15 June 2012

Japan VII - Sublime to the Ridiculous

As I mentioned in an earlier entry, getting around the bigger cities is very easy, once their transport system is understood.  Getting around Japan as a whole, is even easier, especially as our JR passes meant that we had unlimited access to the...

...Shinkansen, the Japanese network of fast express trains which means that it's possible to travel from one end of Honshu (the main island) to the other in a day.  They are never late and run exactly on time so if, as ours was, the Hikari 10.19 to Fukushima, it will arrive at the platform at 10.16 and depart precisely on time. Travelling on the Shinkansen is one of the experiences of Japan that shouldn't be missed as it's rather like flying at ground level but with a lot more space and without the interminable bloody waiting at airports...I'm quite convinced that if stubby wings extended from the carriages, at 180mph it would start to take-off!

The train pulls into the platform with a scant 100mm to spare and stops exactly, almost to the centimetre, at it's designated point.  The pic below shows the platform markings which correspond to the those on the carriages.  Note also the immaculately turned out young lady ready to assist you to your seat if needed.

That she looks like an airline stewardess is no co-incidence and in point of fact, all JR staff were similarly attired.

One of my particular little phobias is that I have to face forward on a train.  Unlike the British Rail carriages where it's 'pot luck' if you get a forward seat, they all face the right way on the Shinkansen because at the end of the journey...

...a small army of cleaners (complete with white gloves) descends on the train.  One of the things they do is to depress the lever on the seat (shown above)...and the complete thing turns through 180deg!

Having found your reserved seat, the train will very shortly start rolling. My estimation is that by the time the last carriage has cleared the platform, it's moving at around 60mph!  If seats aren't reserved, your ticket has to be stamped (there's a surprise!) by the inspector, who enters at one end, stands to attention, removes his peaked cap...and then bows deeply to the entire carriage before moving down it.

It came as no surprise to learn that all the announcements are firstly, in Japanese but also in English so that shortly after leaving, a voice is heard in a perfectly modulated, female, English accent (note 'English'...nowhere did we hear an American accent)...

"This..is..the..Shinkansen..suuuper.. express..bound..for..Toyko. We..will..be..making..short..stops..at.. Fukuyama..Okayama..Himeji.." etc etc. 

I rains a lot in Japan.  If you thought the current unseasonal heavy rain that we're experiencing in the UK is making for a typical English summer, you need to revise your estimates...

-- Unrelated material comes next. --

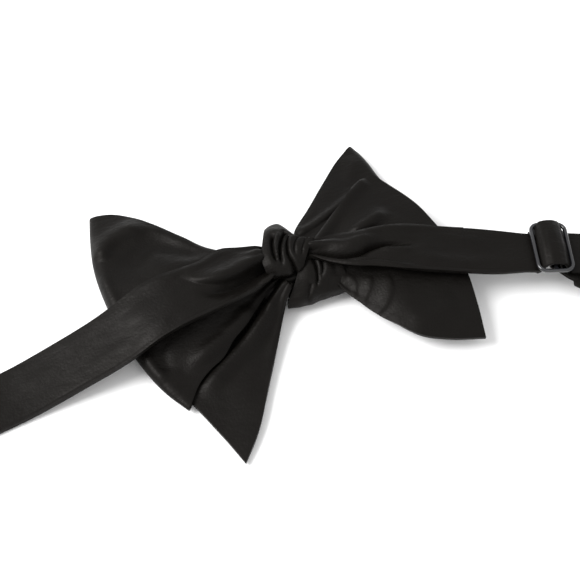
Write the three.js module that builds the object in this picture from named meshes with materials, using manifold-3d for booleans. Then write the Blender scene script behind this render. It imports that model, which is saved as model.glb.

The Japanese never go anywhere without and umbrella and specialist shops can be found everywhere. They even have special adaptations to fix an umbrella onto the back of a cycle...

...shown above, and will even use them riding on a bike.

Physically, the Japanese tend to be a small race of people, but if you look carefully at the cycle in the first picture, it's typical of those found everywhere.  High handlebars with the saddle set at the lowest possible point.  Now I know the Japanese are small, but anyone of any reasonable height is going to get on one of those bikes and smack themselves on the chin with their knees each time the pedals go round!

1 comment:

Howard in Wales said...


Ah, Japan!

I worked for a Japanese manufacturer during the 80s and 90s and was a regular visitor. In those days, you flew via Anchorage if you wanted to do it in one hit.

But you definitely needed a sense of the ridiculous; I recall – though sadly un-photographed at the time – a Japanese gentleman in a hotel in Fuji City eat a fried egg, done sunny-side-up, with chopsticks.